**Set problem**
Reproduce all of the data exactly.

# Source excerpt start

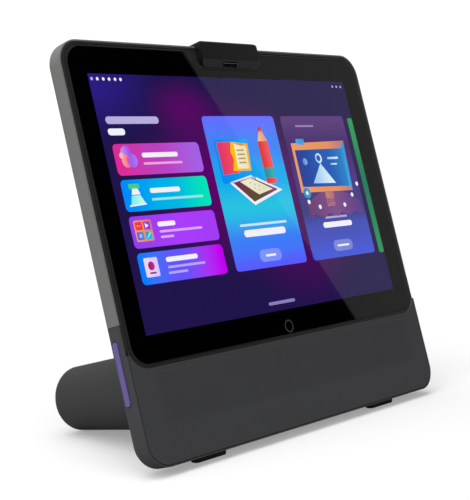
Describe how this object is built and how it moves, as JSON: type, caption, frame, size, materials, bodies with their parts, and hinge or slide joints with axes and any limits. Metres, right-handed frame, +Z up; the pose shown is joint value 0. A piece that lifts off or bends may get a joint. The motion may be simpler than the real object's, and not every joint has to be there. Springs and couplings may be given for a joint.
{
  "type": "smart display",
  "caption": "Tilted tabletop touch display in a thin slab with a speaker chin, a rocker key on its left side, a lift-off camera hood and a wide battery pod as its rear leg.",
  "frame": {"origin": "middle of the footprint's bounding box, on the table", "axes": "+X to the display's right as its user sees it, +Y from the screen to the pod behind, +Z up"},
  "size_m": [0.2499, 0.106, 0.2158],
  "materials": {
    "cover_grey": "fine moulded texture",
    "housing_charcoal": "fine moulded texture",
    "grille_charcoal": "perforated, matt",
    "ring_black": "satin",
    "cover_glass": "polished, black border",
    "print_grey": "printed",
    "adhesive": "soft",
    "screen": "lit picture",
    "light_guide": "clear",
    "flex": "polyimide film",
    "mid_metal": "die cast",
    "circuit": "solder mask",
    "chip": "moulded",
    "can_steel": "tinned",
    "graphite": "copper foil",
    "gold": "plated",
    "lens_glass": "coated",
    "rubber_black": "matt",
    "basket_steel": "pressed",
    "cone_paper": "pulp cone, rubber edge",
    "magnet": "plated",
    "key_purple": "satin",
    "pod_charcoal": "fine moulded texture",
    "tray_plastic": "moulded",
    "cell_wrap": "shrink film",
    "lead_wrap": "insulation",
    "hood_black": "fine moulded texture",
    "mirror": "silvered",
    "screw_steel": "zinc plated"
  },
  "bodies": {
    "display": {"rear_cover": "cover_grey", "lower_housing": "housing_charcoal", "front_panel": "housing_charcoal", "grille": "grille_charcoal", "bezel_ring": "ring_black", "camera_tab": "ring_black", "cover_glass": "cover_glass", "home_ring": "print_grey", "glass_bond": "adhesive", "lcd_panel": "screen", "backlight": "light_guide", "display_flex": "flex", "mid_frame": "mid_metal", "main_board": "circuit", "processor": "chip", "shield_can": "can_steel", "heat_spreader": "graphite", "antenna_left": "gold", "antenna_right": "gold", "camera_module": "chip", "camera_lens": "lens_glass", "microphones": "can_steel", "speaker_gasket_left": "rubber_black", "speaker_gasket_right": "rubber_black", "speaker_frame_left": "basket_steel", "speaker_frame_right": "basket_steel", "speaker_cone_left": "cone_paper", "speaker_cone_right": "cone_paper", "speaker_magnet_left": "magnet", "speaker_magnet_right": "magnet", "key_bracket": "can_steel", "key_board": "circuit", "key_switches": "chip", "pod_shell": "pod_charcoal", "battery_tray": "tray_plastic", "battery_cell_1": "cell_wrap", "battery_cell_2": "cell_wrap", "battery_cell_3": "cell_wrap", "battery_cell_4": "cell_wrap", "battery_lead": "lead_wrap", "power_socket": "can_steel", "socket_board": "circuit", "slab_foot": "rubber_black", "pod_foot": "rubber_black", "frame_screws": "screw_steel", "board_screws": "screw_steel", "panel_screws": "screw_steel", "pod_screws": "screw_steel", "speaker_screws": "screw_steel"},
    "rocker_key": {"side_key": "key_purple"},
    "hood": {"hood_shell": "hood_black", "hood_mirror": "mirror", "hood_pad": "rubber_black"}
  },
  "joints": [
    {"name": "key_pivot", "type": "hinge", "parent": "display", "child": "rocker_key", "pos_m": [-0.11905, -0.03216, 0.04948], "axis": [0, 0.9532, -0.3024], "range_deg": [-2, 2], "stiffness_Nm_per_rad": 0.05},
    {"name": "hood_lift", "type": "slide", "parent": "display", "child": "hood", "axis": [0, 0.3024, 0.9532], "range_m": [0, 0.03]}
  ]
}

# Source excerpt end

**Exercise solution**
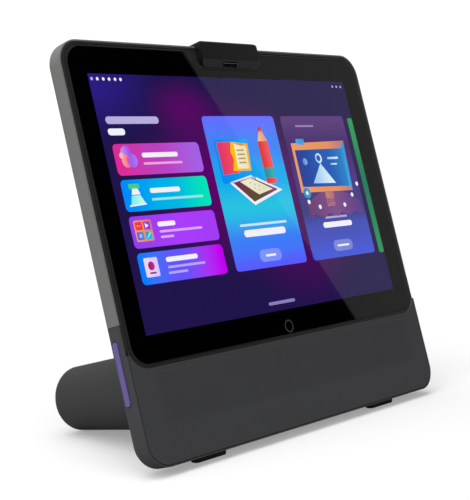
Describe how this object is built and how it moves, as JSON: type, caption, frame, size, materials, bodies with their parts, and hinge or slide joints with axes and any limits. Metres, right-handed frame, +Z up; the pose shown is joint value 0. A piece that lifts off or bends may get a joint. The motion may be simpler than the real object's, and not every joint has to be there. Springs and couplings may be given for a joint.
{
  "type": "smart display",
  "caption": "Tilted tabletop touch display in a thin slab with a speaker chin, a rocker key on its left side, a lift-off camera hood and a wide battery pod as its rear leg.",
  "frame": {"origin": "middle of the footprint's bounding box, on the table", "axes": "+X to the display's right as its user sees it, +Y from the screen to the pod behind, +Z up"},
  "size_m": [0.2499, 0.106, 0.2158],
  "materials": {
    "cover_grey": "fine moulded texture",
    "housing_charcoal": "fine moulded texture",
    "grille_charcoal": "perforated, matt",
    "ring_black": "satin",
    "cover_glass": "polished, black border",
    "print_grey": "printed",
    "adhesive": "soft",
    "screen": "lit picture",
    "light_guide": "clear",
    "flex": "polyimide film",
    "mid_metal": "die cast",
    "circuit": "solder mask",
    "chip": "moulded",
    "can_steel": "tinned",
    "graphite": "copper foil",
    "gold": "plated",
    "lens_glass": "coated",
    "rubber_black": "matt",
    "basket_steel": "pressed",
    "cone_paper": "pulp cone, rubber edge",
    "magnet": "plated",
    "key_purple": "satin",
    "pod_charcoal": "fine moulded texture",
    "tray_plastic": "moulded",
    "cell_wrap": "shrink film",
    "lead_wrap": "insulation",
    "hood_black": "fine moulded texture",
    "mirror": "silvered",
    "screw_steel": "zinc plated"
  },
  "bodies": {
    "display": {"rear_cover": "cover_grey", "lower_housing": "housing_charcoal", "front_panel": "housing_charcoal", "grille": "grille_charcoal", "bezel_ring": "ring_black", "camera_tab": "ring_black", "cover_glass": "cover_glass", "home_ring": "print_grey", "glass_bond": "adhesive", "lcd_panel": "screen", "backlight": "light_guide", "display_flex": "flex", "mid_frame": "mid_metal", "main_board": "circuit", "processor": "chip", "shield_can": "can_steel", "heat_spreader": "graphite", "antenna_left": "gold", "antenna_right": "gold", "camera_module": "chip", "camera_lens": "lens_glass", "microphones": "can_steel", "speaker_gasket_left": "rubber_black", "speaker_gasket_right": "rubber_black", "speaker_frame_left": "basket_steel", "speaker_frame_right": "basket_steel", "speaker_cone_left": "cone_paper", "speaker_cone_right": "cone_paper", "speaker_magnet_left": "magnet", "speaker_magnet_right": "magnet", "key_bracket": "can_steel", "key_board": "circuit", "key_switches": "chip", "pod_shell": "pod_charcoal", "battery_tray": "tray_plastic", "battery_cell_1": "cell_wrap", "battery_cell_2": "cell_wrap", "battery_cell_3": "cell_wrap", "battery_cell_4": "cell_wrap", "battery_lead": "lead_wrap", "power_socket": "can_steel", "socket_board": "circuit", "slab_foot": "rubber_black", "pod_foot": "rubber_black", "frame_screws": "screw_steel", "board_screws": "screw_steel", "panel_screws": "screw_steel", "pod_screws": "screw_steel", "speaker_screws": "screw_steel"},
    "rocker_key": {"side_key": "key_purple"},
    "hood": {"hood_shell": "hood_black", "hood_mirror": "mirror", "hood_pad": "rubber_black"}
  },
  "joints": [
    {"name": "key_pivot", "type": "hinge", "parent": "display", "child": "rocker_key", "pos_m": [-0.11905, -0.03216, 0.04948], "axis": [0, 0.9532, -0.3024], "range_deg": [-2, 2], "stiffness_Nm_per_rad": 0.05},
    {"name": "hood_lift", "type": "slide", "parent": "display", "child": "hood", "axis": [0, 0.3024, 0.9532], "range_m": [0, 0.03]}
  ]
}